Increasing Paper Recycling in Portland Oregon Dormitories Using Incentives and Commitment

Wang, T. H. & Katzev, R. D. (1990). Group commitment and resource conservation: Two field experiments on promoting recycling. Journal of Applied Social Psychology, 20, 4, Part 1, 265-275.
Summary
After conducting a literature review, two behavior change tools were incorporated into a pilot program designed to increase the amount of paper being recycled in a Portland Oregon dormitory. Both commitment and incentives have been effective in encouraging recycling behavior. Therefore, the pilot program compared four groups of dorm residents' recycling habits. The group commitment participants signed a pledge form as a unit to recycle for four weeks. On the other hand, the individual commitment participants signed a form by themselves. Also, another group was offered incentives.

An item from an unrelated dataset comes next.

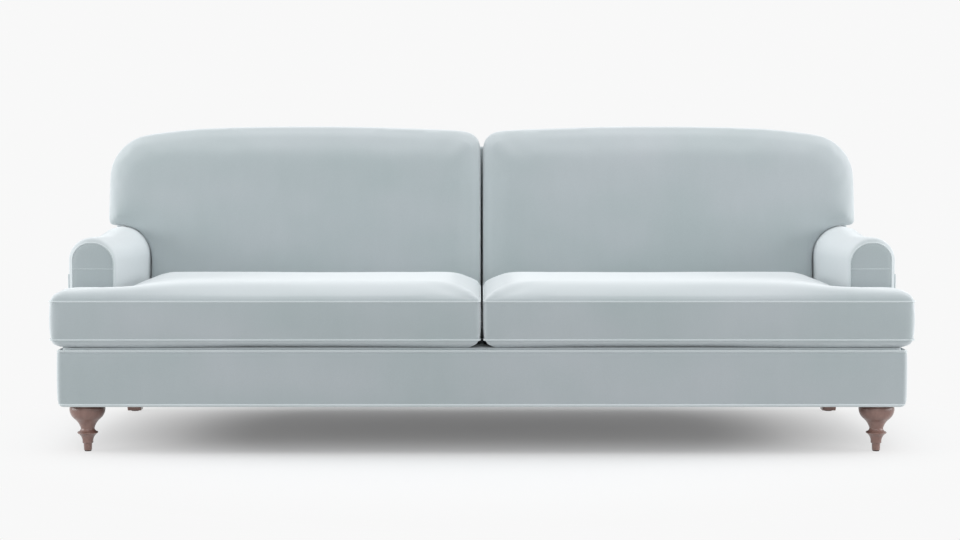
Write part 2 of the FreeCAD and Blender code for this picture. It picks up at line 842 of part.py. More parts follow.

These participants were given coupons for local business on the condition that more than half of their group recycled during a given week. Finally, a control group was given only information pamphlets and recycling bags. The frequency of recycling behavior was measured during the four week intervention period as well as during a three week follow-up phase.

During the intervention period, the three treatment groups showed a dramatic increase in recycling. Paper recycling for the group commitment, incentive and individual commitment conditions were 48%, 54% and 67% respectively. Conversely, the information only group increased by only 9%. Moreover, participants in the individual commitment group continued to recycle paper during the follow-up period.